Modern arm kernels have all the hardware dependencies defined in the device tree section. Ideally, those files perfectly define the hardware the kernel is going to run on, allowing the kernel to load the right drivers and attach them to the right peripherials, making everything work automatically. So, to add support for the specific flavour of framebuffer I needed, I only had to modify two files. The main iMX233 dts file didn't have an 16-bit LCD interface defined yet, so I added that to arch/arm/boot/dts/imx23.dtsi. Then, I needed to define the lcdif specifics in arch/arm/boot/dts/imx23-olinuxino.dts: I added a definition for the lcdif that uses the 16-bit mode, plus a display mode of 360x256 pixels with a dotclock of exactly 4MHz. You can grab a patch to do those things for you; please apply it after where the instructions tell you to apply i2c support patch. Note: this patch also disables the i2c bus because some of its pins overlap with the LCD-controller pins. You also need to configure the kernel to add support for the iMXs framebuffer: grab my kernel config as an example.

The way this patch configures the video hardware isn't completely ideal: it seems either the Linux driver or the hardware itself refuses to have a front porch or hsync length of zero. That means the minimum value for those is one, meaning after every line of pixels, we get 0.5uS where we can't output data and the LCD bus is forced to all-zeroes. This messes up the timing a little bit. Fortunately, there's a workaround. It seems the time between sending the last bit of a led and the first bit of the next led isn't critical: there can be up to 20 cycles (5uS) before the LED-strip gets confused. I've chosen 360 pixels as the width of a line in the framebuffer The amount of pixels needed to set one led is 24 bit * 5 pixels for one bit = 120 pixels, so a single line will contain exactly the data needed for three LEDs. That means the 2 hsync/frontporch pixels will be exactly in the bit of datastream where the timing doesn't matter that much, making everything work anyway.
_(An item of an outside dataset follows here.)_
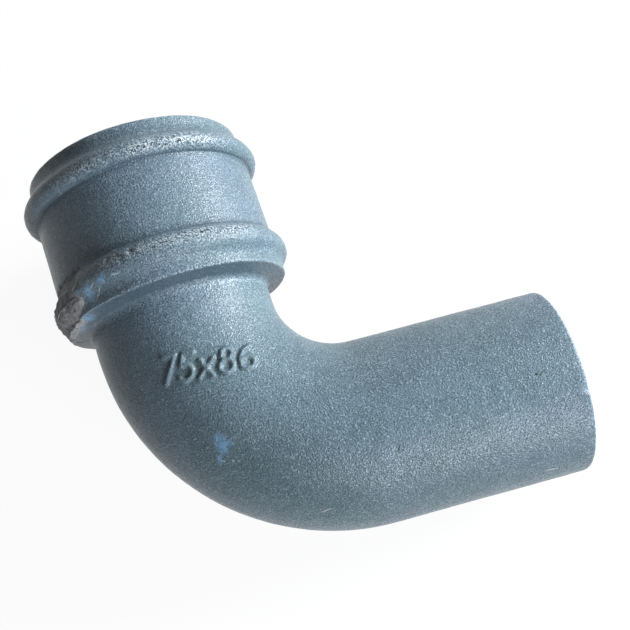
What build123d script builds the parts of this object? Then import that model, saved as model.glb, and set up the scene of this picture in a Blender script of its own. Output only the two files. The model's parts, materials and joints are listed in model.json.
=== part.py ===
from build123d import *
from math import asin, atan2, cos, hypot, radians, sin, tan
import os

# Cast iron rainwater pipe bend: a beaded socket, a turn of just under a right angle and a
# plain spigot, cast in one piece. It lies on its side as it comes to rest. The whole spigot
# and the socket's lower bead touch the ground, which tips the socket's mouth up a little.
#
# Frame, in mm: +Z is up and +X runs along the spigot's axis, out of its end. The origin is
# the centre of the socket's seat, where the end of the next pipe comes to a stop.

# Pipe: a 3 inch bore
pipe_bore = 76.0
pipe_wall = 3.5
bend_radius = 69.5
included_angle = 94.0
neck_length = 10.3
spigot_length = 87.5

# Inside of the socket
joint_clearance = 4.0
socket_depth = 64.0
seat_thickness = 10.0

# Outside of the socket, from the foot up to the lip. Each bead has a round shoulder towards
# the socket's body. On its other side it runs out in a soft S-curve, into the foot or the lip.
underside_rise = 2.1
foot_length = 2.8
foot_curve = 8.2
foot_swell = 0.6
lower_shoulder = 8.0
socket_wall = 5.5
bead_height = 4.7
upper_shoulder = 4.9
lip_curve = 9.6
lip_set_back = 1.0
lip_length = 4.5

# Small radii of the casting
mouth_round = 1.2
foot_round = 0.8
neck_round = 2.5
seat_round = 0.8
spigot_round = 1.5

# Radii that follow from the sizes above
pipe_radius = pipe_bore / 2 + pipe_wall
socket_bore_radius = pipe_radius + joint_clearance
body_radius = socket_bore_radius + socket_wall
foot_radius = body_radius + foot_swell
lip_radius = body_radius - lip_set_back
crest_radius = body_radius + bead_height

# Heights along the socket's axis, counted from where the two centre lines cross
tangent_length = bend_radius * tan(radians(180 - included_angle) / 2)
neck_top = tangent_length + neck_length
seat = neck_top + seat_thickness
mouth = seat + socket_depth
foot_edge = neck_top + underside_rise
foot_top = foot_edge + foot_length
lower_crest = foot_top + foot_curve
lip_foot = mouth - lip_length
upper_crest = lip_foot - lip_curve

# An S-curve is two equal arcs. At rest the lower bead stands on the upper arc of its S-curve,
# level with the spigot's underside, and that gives the slope of the socket's axis and the
# tilt of the bend's own plane.
foot_drop = crest_radius - foot_radius
crest_round = (foot_curve**2 + foot_drop**2) / (4 * foot_drop)
crest_ring = crest_radius - crest_round
slope = asin((crest_round - pipe_radius) / hypot(lower_crest, crest_ring))
slope += atan2(crest_ring, lower_crest)
arm = radians(included_angle)
tilt = asin(sin(slope) / sin(arm))

# Both of these planes hold the two centre lines and start where they cross. The spigot runs
# along the x of the bend's plane, and the socket's axis along the y of the socket's plane.
toward_mouth = Vector(cos(arm), sin(arm) * cos(tilt), sin(arm) * sin(tilt))
crossing = toward_mouth * -seat
side = Vector(0, -sin(tilt), cos(tilt))
bend_plane = Plane(origin=crossing, x_dir=(1, 0, 0), z_dir=side)
socket_plane = Plane(origin=crossing, x_dir=toward_mouth.cross(side), z_dir=side)
seat_plane = Plane(origin=(0, 0, 0), z_dir=toward_mouth)


def bead(end_radius, end, crest, shoulder):
    """A bead in the wall's outline: an S-curve from its end to its crest, and a round
    shoulder from there to the body"""
    way = 1 if crest > end else -1
    middle = ((end_radius + crest_radius) / 2, (end + crest) / 2)
    TangentArc((end_radius, end), middle, tangent=(0, way))
    TangentArc((crest_radius, crest), middle, tangent=(0, -way))
    TangentArc((crest_radius, crest), (body_radius, crest + way * shoulder), tangent=(0, way))


with BuildPart() as pipe_bend:
    # Outside of the bend and the spigot
    with BuildLine(bend_plane) as centre_line:
        FilletPolyline(
            (seat * cos(arm), seat * sin(arm)),
            (0, 0),
            (tangent_length + spigot_length, 0),
            radius=bend_radius,
        )
    with BuildSketch(seat_plane):
        Circle(pipe_radius)
    sweep(path=centre_line.line)

    # Neck and socket, turned about the socket's axis. The outline climbs the outside from
    # the neck to the mouth, and comes back down the bore to the seat.
    with BuildSketch(socket_plane) as wall:
        with BuildLine():
            Polyline(
                (0, tangent_length),
                (pipe_radius, tangent_length),
                (pipe_radius, neck_top),
                (foot_radius, foot_edge),
                (foot_radius, foot_top),
            )
            bead(foot_radius, foot_top, lower_crest, lower_shoulder)
            Line(
                (body_radius, lower_crest + lower_shoulder),
                (body_radius, upper_crest - upper_shoulder),
            )
            bead(lip_radius, lip_foot, upper_crest, upper_shoulder)
            Polyline(
                (lip_radius, lip_foot),
                (lip_radius, mouth),
                (socket_bore_radius, mouth),
                (socket_bore_radius, seat),
                (0, seat),
                (0, tangent_length),
            )
        make_face()
        for radius, height, rounding in (
            (pipe_radius, neck_top, neck_round),
            (foot_radius, foot_edge, foot_round),
            (lip_radius, mouth, mouth_round),
            (socket_bore_radius, mouth, mouth_round),
            (socket_bore_radius, seat, seat_round),
        ):
            fillet(wall.vertices().sort_by_distance((radius, height))[0], rounding)
    revolve(axis=Axis(crossing, toward_mouth))

    # Waterway, from the seat to the spigot's end
    with BuildSketch(seat_plane):
        Circle(pipe_bore / 2)
    sweep(path=centre_line.line, mode=Mode.SUBTRACT)

    # Both edges of the spigot's end
    fillet(pipe_bend.edges().group_by(Axis.X)[-1], min(spigot_round, 0.45 * pipe_wall))

pipe_bend.part.label = "pipe_bend"
os.makedirs("parts", exist_ok=True)
export_step(pipe_bend.part, "parts/pipe_bend.step")
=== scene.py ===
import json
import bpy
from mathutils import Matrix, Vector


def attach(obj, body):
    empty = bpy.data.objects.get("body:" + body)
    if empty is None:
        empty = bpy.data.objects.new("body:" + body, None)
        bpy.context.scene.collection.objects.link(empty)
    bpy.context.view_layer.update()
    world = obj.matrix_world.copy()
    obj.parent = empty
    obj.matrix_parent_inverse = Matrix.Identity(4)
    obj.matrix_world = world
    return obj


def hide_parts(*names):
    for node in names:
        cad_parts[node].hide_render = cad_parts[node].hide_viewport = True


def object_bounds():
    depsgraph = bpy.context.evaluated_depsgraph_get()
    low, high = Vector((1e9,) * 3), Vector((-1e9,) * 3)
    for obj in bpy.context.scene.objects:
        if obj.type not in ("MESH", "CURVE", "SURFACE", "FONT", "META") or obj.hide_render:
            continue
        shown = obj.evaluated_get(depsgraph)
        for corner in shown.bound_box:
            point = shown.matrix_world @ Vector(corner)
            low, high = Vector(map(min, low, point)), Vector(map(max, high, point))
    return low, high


bl_info = {
    "name": "Cast iron rainwater bend",
    "version": (1, 0, 0),
    "blender": (4, 5, 0),
    "location": "View3D > Sidebar > Pipe Bend",
    "description": "A primed cast iron pipe bend with a beaded socket, as it comes from the foundry",
    "category": "Object",
}

from cmath import exp, phase
from math import atan2, ceil, cos, pi, radians, sin, tan

import bpy
import numpy as np
from bpy.props import FloatProperty, FloatVectorProperty, PointerProperty, StringProperty
from bpy.types import NodeSocket, Operator, Panel, PropertyGroup
from mathutils import Matrix, Vector, noise

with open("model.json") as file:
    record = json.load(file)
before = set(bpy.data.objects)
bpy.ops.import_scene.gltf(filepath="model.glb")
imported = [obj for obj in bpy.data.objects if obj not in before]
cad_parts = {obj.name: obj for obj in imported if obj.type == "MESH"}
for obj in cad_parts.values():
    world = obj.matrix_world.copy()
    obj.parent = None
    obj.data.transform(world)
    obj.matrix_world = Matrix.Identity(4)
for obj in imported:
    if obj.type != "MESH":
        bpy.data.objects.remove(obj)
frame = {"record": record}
cad_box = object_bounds()

MM = 0.001
NODE = "pipe_bend"


def length(name, description, millimetres):
    """A length property, with its default given in millimetres"""
    return FloatProperty(
        name=name,
        description=description,
        default=millimetres * MM,
        min=0.0,
        unit="LENGTH",
        subtype="DISTANCE",
        precision=5,
    )


def power(name, description, watts):
    """A lamp's power property"""
    return FloatProperty(name=name, description=description, default=watts, min=0.0, unit="POWER")


def linear(hex_colour):
    """An sRGB hex colour as a linear colour with full alpha"""
    channels = [int(hex_colour[start : start + 2], 16) / 255 for start in (1, 3, 5)]
    return (*(c / 12.92 if c <= 0.04045 else ((c + 0.055) / 1.055) ** 2.4 for c in channels), 1.0)


def colour(name, description, hex_colour):
    """A colour property, with its default given as an sRGB hex colour"""
    return FloatVectorProperty(
        name=name,
        description=description,
        default=linear(hex_colour),
        size=4,
        min=0.0,
        max=1.0,
        subtype="COLOR",
    )


# Properties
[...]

Now, all is left is a program to push the right bits into the framebuffer. I've written a small proof-of-concept program that pushes an animation to the LEDs. The animation is restricted to the physical LEDs I have but the routines that handle the data conversion from LED-colors to WS28110-signals assume there are 16 strips of 600 leds each connected to it. Even with the burden of generating signals for almost ten thousand LEDs, the program still gets framerates of 30fps, and this can probably be improved even more.